11. On perusal of the grounds urged for discharge, it has to be observed that mere omission in the FIS, to state calling of caste name itself is not a ground for granting discharge, especially when the additional statements recorded as that of the victims would reveal such allegations. If at all there are inconsistencies or contradictions in the evidence of witnesses, the same are also not grounds for granting discharge, since those aspects should be brought out during the evidence, to make their evidence dis-believable on the basis of the contradictions to be extracted during cross examination of the witnesses. Coming to the contentions raised by the learned counsel for the appellants that the entire case is false, frivolous and foisted and the same is the outcome of a civil dispute, this contention is not a ground for granting discharge, when the prosecution records do not justify the said contention prima facie.
12. It is relevant to note that, it is a case of the year 2014 pending before the Special Court for last 12 years and in the year 2017, the appellants/accused Nos. 2 and 4 along with accused No. 3 had approached this Court and sought quashment of the case and the same was negatived by this Court.

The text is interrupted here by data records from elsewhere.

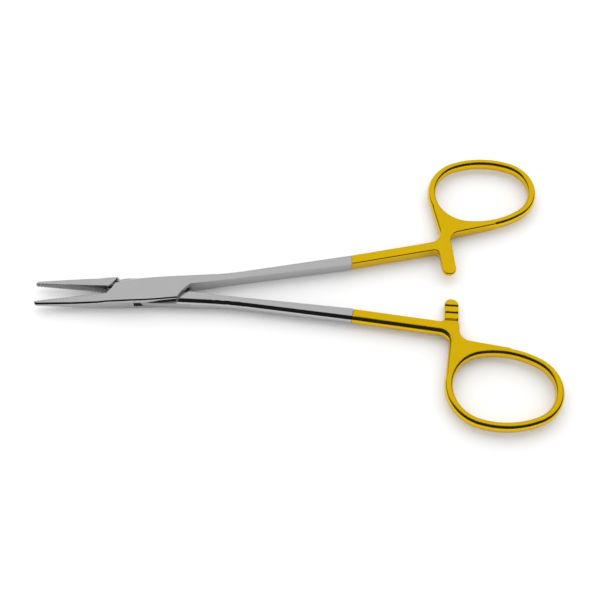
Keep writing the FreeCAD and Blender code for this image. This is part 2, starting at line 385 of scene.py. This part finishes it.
def makePinMetal():
    material, tree = newMaterial("pinMetal")
    metal = addNode(tree, "ShaderNodeGroup", node_tree=groundMetal)
    grain = metal.outputs["Grain"]
    stain = metal.outputs["Stain"]
    finishMetal(tree, {
        "Base Color": mixColours(tree, stain, plating["steel"], plating["steelStain"]),
        "Roughness": mixValues(tree, grain, *plating["steelRoughness"]),
        "Normal": grainBump(tree, grain)})
    return material


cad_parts["pivot_pin"].material_slots[0].material = makePinMetal()
print("pin finished")


# Hard inserts: the gripping face of each is cut into a field of small pyramids, with painted shade
# towards the bottoms of the grooves

insertLook = {
    "flatAngle": 1.0,
    "pitch": 0.0007,  # from groove to groove
    "depth": 0.00026,
    "crossAngle": 45.0,  # of the grooves, both ways
    "facing": 0.99,  # how squarely a gripping face points across, as a cosine
    "levelWithin": 1e-6,  # how closely the faces of the field agree in place
    "colour": (0.50, 0.50, 0.50, 1.0),
    "stainColour": (0.46, 0.46, 0.465, 1.0),
    # painted shade, which the surface takes on towards the bottoms of the grooves
    "grooveShadeColour": (0.26, 0.26, 0.26, 1.0),
    "plainFrom": 1.02,  # the metal is plain beyond this many times the depth
    "grainLength": 2500.0,
    "roughness": (0.10, 0.16),
}


def makeInsertMetal():
    material, tree = newMaterial("insertMetal")
    metal = addNode(tree, "ShaderNodeGroup", {"Grain Length": insertLook["grainLength"]},
                    node_tree=groundMetal)
    place = addNode(tree, "ShaderNodeTexCoord").outputs["Object"]
    parts = addNode(tree, "ShaderNodeSeparateXYZ", {0: place})
    across = calculate(tree, "ABSOLUTE", parts.outputs["Y"])
    along = calculate(tree, "MULTIPLY", parts.outputs["X"], math.sin(openAngle))
    depth = calculate(tree, "MULTIPLY_ADD", across, math.cos(openAngle), along)
    # painted shade: the colour darkens with depth, towards the bottoms of the grooves
    grooveDepthShade = addNode(tree, "ShaderNodeMapRange", {
        "Value": depth, "From Min": 0.0, "From Max": insertLook["depth"]}).outputs[0]
    plain = calculate(tree, "GREATER_THAN", depth, insertLook["depth"] * insertLook["plainFrom"])
    surface = mixColours(tree, metal.outputs["Stain"], insertLook["colour"],
                         insertLook["stainColour"])
    cut = mixColours(tree, grooveDepthShade, surface, insertLook["grooveShadeColour"])
    finishMetal(tree, {
        "Base Color": mixColours(tree, plain, cut, surface),
        "Roughness": mixValues(tree, metal.outputs["Grain"], *insertLook["roughness"])})
    return material


# side is +1 where the insert lies at +Y of its gripping face
def makeCrossHatchedInsert(nodeName, side):
    pitch, depth = insertLook["pitch"], insertLook["depth"]
    turn = Matrix.Rotation(side * openAngle, 4, "Z")  # to the closed pose
    shape = mergedCopy(nodeName, insertLook["flatAngle"], turn)

    def isGripping(face):
        return -side * face.normal.y > insertLook["facing"]

    # the face goes back by the depth, and each diamond that is cut in it is raised to a point
    grip = max(filter(isGripping, shape.faces), key=lambda face: face.calc_area())
    bmesh.ops.translate(shape, verts=grip.verts, vec=Vector((0, side * depth, 0)))
    centre = grip.calc_center_median()
    reach = max((vert.co - centre).length for vert in grip.verts)
    count = int(reach / pitch) + 1
    field = [grip]
    for angle in (insertLook["crossAngle"], -insertLook["crossAngle"]):
        normal = Vector((math.sin(math.radians(angle)), 0, math.cos(math.radians(angle))))
        for step in range(-count, count + 1):
            edges = {edge for face in field for edge in face.edges}
            verts = {vert for face in field for vert in face.verts}
            bmesh.ops.bisect_plane(shape, geom=[*field, *edges, *verts], dist=cutDistance,
                                   plane_co=centre + normal * step * pitch, plane_no=normal)
            field = [face for face in filter(isGripping, shape.faces)
                     if abs(face.calc_center_median().y - centre.y) < insertLook["levelWithin"]]
    bmesh.ops.poke(shape, faces=field, offset=depth)
    for face in shape.faces:
        face.smooth = False
    shape.transform(turn.inverted())
    crownJaw(shape, side)
    mesh = toMesh(shape, nodeName + "Hatched")
    if mesh.has_custom_normals:  # the CAD node's own, under which the pyramids look flat
        mesh.attributes.remove(mesh.attributes["custom_normal"])
    return addObject(nodeName + "Hatched", mesh)


insertMetal = makeInsertMetal()
for nodeName, side, body in (("lower_jaw_insert", -1, "female_arm"),
                             ("upper_jaw_insert", 1, "male_arm")):
    piece = makeCrossHatchedInsert(nodeName, side)
    piece.data.materials.append(insertMetal)
    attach(piece, body)
    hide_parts(nodeName)
    print(piece.name, len(piece.data.polygons), "faces")


# Floor, which stays white where nothing shades it

floorLook = {"size": 3.0, "colour": (0.95, 0.95, 0.95, 1.0)}


def makeFloor():
    shape = bmesh.new()
    bmesh.ops.create_grid(shape, x_segments=1, y_segments=1, size=floorLook["size"] / 2)
    floor = addObject("floor", toMesh(shape, "floor"))
    material, tree = newMaterial("floorWhite")
    finishMaterial(tree, addNode(tree, "ShaderNodeBsdfDiffuse", {"Color": floorLook["colour"]}))
    floor.data.materials.append(material)


makeFloor()
print("floor laid")


# Lights: a wide panel behind and above, which the metal mirrors, and soft light from all
# round, which the metal hardly mirrors, so that its rounded front edges stay dark

panel = {
    "distance": 1.0,
    "lowEdge": 6.0,  # degrees above the floor, seen from the instrument
    "highEdge": 86.0,
    "width": 3.2,
    "along": 0.045,  # over the middle of the instrument's length
    "radiance": 0.9,
}
softLight = {
    "colour": (1, 1, 1, 1),
    "plain": 0.8,  # its strength for plain rays, and for those that the metal mirrors
    "mirrored": 0.02,
}


def addPanel():
    middle = math.radians((panel["lowEdge"] + panel["highEdge"]) / 2)
    spread = math.radians((panel["highEdge"] - panel["lowEdge"]) / 2)
    lamp = bpy.data.lights.new("backPanel", "AREA")
    lamp.shape = "RECTANGLE"
    lamp.size = panel["width"]
    lamp.size_y = 2 * panel["distance"] * math.tan(spread)
    lamp.energy = panel["radiance"] * math.pi * lamp.size * lamp.size_y
    holder = addObject("backPanel", lamp)
    away = Vector((0, math.cos(middle), math.sin(middle)))
    holder.location = away * panel["distance"] + Vector((panel["along"], 0, 0))
    holder.rotation_euler = (-away).to_track_quat("-Z", "Y").to_euler()


def addSoftLight():
    world = bpy.data.worlds.new("studio")
    world.use_nodes = True
    tree = world.node_tree
    background = tree.nodes["Background"]
    background.inputs["Color"].default_value = softLight["colour"]
    mirrored = addNode(tree, "ShaderNodeLightPath").outputs["Is Glossy Ray"]
    tree.links.new(mixValues(tree, mirrored, softLight["plain"], softLight["mirrored"]),
                   background.inputs["Strength"])
    scene.world = world


addPanel()
addSoftLight()
print("lights placed")


# Camera

view = {
    "lens": 65.7,
    "sensorWidth": 36.0,
    "nearest": 0.005,
    "place": (0.04489, -0.1631, 0.2790),
    "forward": (-0.00088, 0.5, -0.8660),
    "roll": math.radians(-0.942),
}


def addCamera():
    lens = bpy.data.cameras.new("camera")
    lens.lens = view["lens"]
    lens.sensor_width = view["sensorWidth"]
    lens.clip_start = view["nearest"]
    forward = Vector(view["forward"]).normalized()
    level = forward.cross(Vector((0, 0, 1))).normalized()
    upright = level.cross(forward)
    right = math.cos(view["roll"]) * level + math.sin(view["roll"]) * upright
    up = right.cross(forward)
    camera = addObject("camera", lens)
    turned = Matrix((right, up, -forward)).transposed().to_4x4()
    camera.matrix_world = Matrix.Translation(Vector(view["place"])) @ turned
    scene.camera = camera


addCamera()
print("camera placed")
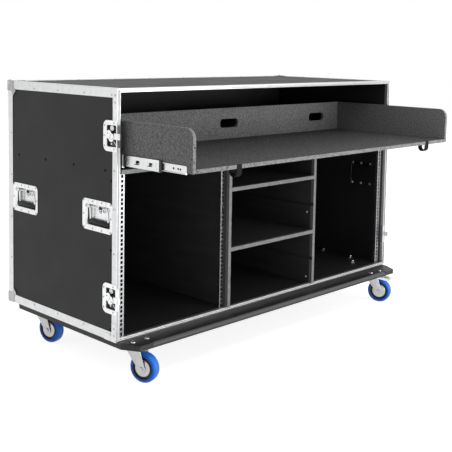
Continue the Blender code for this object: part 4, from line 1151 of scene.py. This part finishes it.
for side, tag in latch_tags:
    plate, key, hook = (f"latch_{part}_{tag}" for part in ("plate", "key", "hook"))
    low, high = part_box(plate)
    z = (low.z + high.z) / 2
    half = (high.z - low.z) / 2
    bend_y = high.y - LATCH_CORNER
    outline = [(low.y, z - half)]
    outline += arc((bend_y, z - half + LATCH_CORNER), LATCH_CORNER, -90, 0, 10)
    outline += arc((bend_y, z + half - LATCH_CORNER), LATCH_CORNER, 0, 90, 10)
    outline += [(low.y, z + half)]
    sheet = plate_between(side, outline, -CAP, -GAP)
    middle = ((back(CUP_FRONT) + back(CUP_REAR)) / 2, z)
    cup = plate_between(side, rounded(middle, CUP_LENGTH, 2 * CUP_HALF, CUP_CORNER), -CAP * 0.7,
                        CUP_FLOOR)
    hollow = plate_between(side, rounded(middle, CUP_LENGTH - 2 * CUP_WALL,
                                         2 * (CUP_HALF - CUP_WALL), CUP_CORNER - CUP_WALL),
                           -CLEAR, CUP_FACE)
    lip = block(side, (-CAP, 0.0040), (back(SHOULDER - 0.0010), back(SHOULDER - 0.0002)),
                (z - CUP_HALF * 0.92, z + CUP_HALF * 0.92))
    piece(f"latch_cup_{tag}", together([cut(weld(sheet, cup), hollow), lip]), latch_zinc, "case",
          plate, 0.0004)
    works = [boss(side, (back(BARREL_PLACE[0]), z + BARREL_PLACE[1]), BARREL, 28),
             dome((across(side, CUP_FACE), back(STOP_PLACE[0]), z + STOP_PLACE[1]), "X", side,
                  0.0042, 0.0016, 0.0013),
             plate_between(side, [(back(a), z - b) for a, b in GUIDE], CUP_FACE, GUIDE_TOP)]
    piece(f"latch_works_{tag}", together(works), zinc, "case", plate, 0.0004)
    rivets(f"latch_rivets_{tag}", [((across(side, -CAP), back(a), z + b), "X", side)
                                   for a, b in LATCH_RIVETS],
           head=0.0036, rise=0.0011, pin=0.0018)

    backing = block(side, BACKING, (back(SHOULDER + 0.0014), back(INNER_FLANGE - 0.0004)),
                    (z - CUP_HALF, z + CUP_HALF))
    holes = [boss(side, (back(0.0125), z + step), ((BACKING[0] + 0.00192, 0.0024),
                                                   (BACKING[1] + 0.002, 0.0024)))
             for step in BACKING_HOLES]
    piece(f"latch_backing_{tag}", cut(backing, *holes), shaded_zinc, "case", None,
          0.0008)

    key_y = back(KEY_SET)
    if side < 0:
        outline = []
        for i in range(72):
            angle = 2 * math.pi * i / 72
            share = abs(math.cos(angle - KEY_LEAN)) ** 0.8
            reach = KEY_WAIST + (KEY_RADIUS - KEY_WAIST) * share
            outline.append((key_y + reach * math.sin(angle), z + reach * math.cos(angle)))
        wings = plate_between(side, outline, KEY_FACE, KEY_FACE - KEY_SHEET)
        spots = [(key_y + way * DOT_STEP * math.sin(KEY_LEAN),
                  z + way * DOT_STEP * math.cos(KEY_LEAN)) for way in (-1, 1)]
        dots = [boss(side, spot, ((KEY_FACE, 0.0021), (-CLEAR, 0.0021))) for spot in spots]
        # Dark steel plugs fill the key's two holes: painted shade in the holes.
        painted_shade_marks = [boss(side, spot, ((KEY_FACE, 0.0020), (KEY_FACE - KEY_SHEET * 0.8, 0.0020)))
                 for spot in spots]
        ridge = Vector((0.0, math.cos(KEY_LEAN), -math.sin(KEY_LEAN)))
        hub = Vector((across(side, KEY_FACE - KEY_SHEET * 0.6), key_y, z))
        knuckle, ridge_shadow_line = [[hub + ridge * along + Vector((0.0, a, b)) for along, a, b in run]
                           for run in (KNUCKLE, RIDGE_SHADOW_LINE)]
        painted_shade_marks.append(tube(ridge_shadow_line, 0.0008, 8))
        piece(f"latch_key_studs_{tag}", together(painted_shade_marks), dark_steel_and_painted_shade, key, key)
        shapes = [cut(wings, *dots), tube(knuckle, 0.0011, 10)]
    else:
        reach = KEY_RAISE - KEY_ROUND
        local = [(KEY_SHEET - KEY_FACE, -KEY_WAIST)]
        local += arc((reach, KEY_ROUND - KEY_WAIST), KEY_ROUND, -90, 0, 6)
        local += arc((reach, KEY_WAIST - KEY_ROUND), KEY_ROUND, 0, 90, 6)
        local += [(KEY_SHEET - KEY_FACE, KEY_WAIST)]
        outline = [(across(side, -out), z + along) for out, along in local]
        dot = rod("Y", (across(side, -0.0140), z), key_y - 0.005, key_y + 0.005, 0.0016)
        wings = [prism(outline, "Y", key_y + way * 0.0003, key_y + way * 0.0016)
                 for way in (-1, 1)]
        shapes = [cut(together(wings), dot),
                  boss(side, (key_y, z), ((KEY_FACE, 0.0095), (KEY_FACE - KEY_SHEET, 0.0092)), 28),
                  rod("Z", (across(side, -0.0042), key_y), z - 0.0100, z + 0.0100, 0.0018, 14)]
    shapes.append(boss(side, (key_y, z), ((CUP_FACE - GAP, SPINDLE), (KEY_FACE, SPINDLE)), 20))
    piece(f"latch_butterfly_{tag}", together(shapes), latch_zinc if side < 0 else shaded_zinc,
          key, key, 0.0003)

    hook_low, hook_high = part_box(hook)
    riser, tip, tail = back(HOOK_RISER), hook_low.y, hook_high.y
    over = KEY_FACE - HOOK_WALL
    line = [(HOOK_FOOT + HOOK_WALL, tail), (HOOK_FOOT, tail),
            (HOOK_FOOT, riser + HOOK_WALL + 0.0012), (HOOK_FOOT - 0.0012, riser + HOOK_WALL),
            (KEY_FACE, riser + HOOK_WALL), (KEY_FACE - HOOK_WALL * 0.7, riser + HOOK_WALL * 0.7),
            (over, riser), (over, tip + 0.0014), (over + 0.0005, tip + 0.0005),
            (over + 0.0014, tip), (0.0024, tip), (0.0030, tip + 0.0008), (0.0030, tip + HOOK_WALL),
            (KEY_FACE, tip + HOOK_WALL), (KEY_FACE, riser - 0.0008), (KEY_FACE + 0.0008, riser),
            (HOOK_FOOT + HOOK_WALL - 0.0010, riser), (HOOK_FOOT + HOOK_WALL, riser + 0.0010)]
    strip = prism([(across(side, inset), place) for inset, place in line], "Z", z - HOOK_HALF,
                  z + HOOK_HALF)
    slit = block(side, (-0.02, 0.0), [back(place) for place in HOOK_SLIT],
                 (z - HOOK_SLIT_HALF, z + HOOK_SLIT_HALF))
    piece(f"latch_claw_{tag}", cut(strip, slit), latch_zinc, hook, hook, 0.0003)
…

13. When considering the plea of discharge, the court is expected to read the prosecution records in toto and find out whether, prima facie, the allegations are made out to go for trial or atleast a strong suspicion to be discerned from the records, to go for trial. Even though a mere suspicion would not suffice, a strong suspicion would suffice the the purpose. Then a strong suspicion alone is sufficient to proceed with the trial and in such cases, the plea of discharge would necessarily fail. In this case, even the appellants/accused Nos. 2 and 4 do not have a case that no statements were given by the witnesses incorporating ingredients, prima facie, to see commission of offences, and their case is the calling the caste name was not stated in the FIS. But the prosecution records would show that in the additional statements, the said allegations also specifically stated. Thus, the contentions at the instance of the appellants/accused Nos. 2 and 4 to substantiate the plea of discharge would not succeed in the instant case where the prosecution records would show prima facie commission of the offences alleged to be committed by them. It is true that when two contra reports are filed by the Investigating Officer, the court has to consider both reports to proceed further. Hence, the learned Special Judge referred both the reports in paragraph No. 12, though not in so many words and finally dismissed the discharge petition. Therefore, this contention at the instance of the appellants also would not yield. In fact, in the instant case, the grounds argued for seeking discharge, that too after the dismissal of the petition for quashing the entire proceedings are not acceptable. Thus, it is held that the learned Special Judge is right in holding that the discharge petition could not succeed.
14. In view of the matter, the order dated 25.10.2024 in Crl.M.P. No. 3430 of 2024 in S.C.No. 575 of 2014 of the learned Special Judge, Alappuzha is liable to be confirmed.
In the result, this appeal fails and the same is dismissed with a direction to the learned Special Judge, Alappuzha to expedite the trial in S.C.No.575 of 2014, arising from Crime No.1360/2011 of Kayamkulam Police Station and complete the same, within a period of four months from the date of receipt of a copy of this judgment.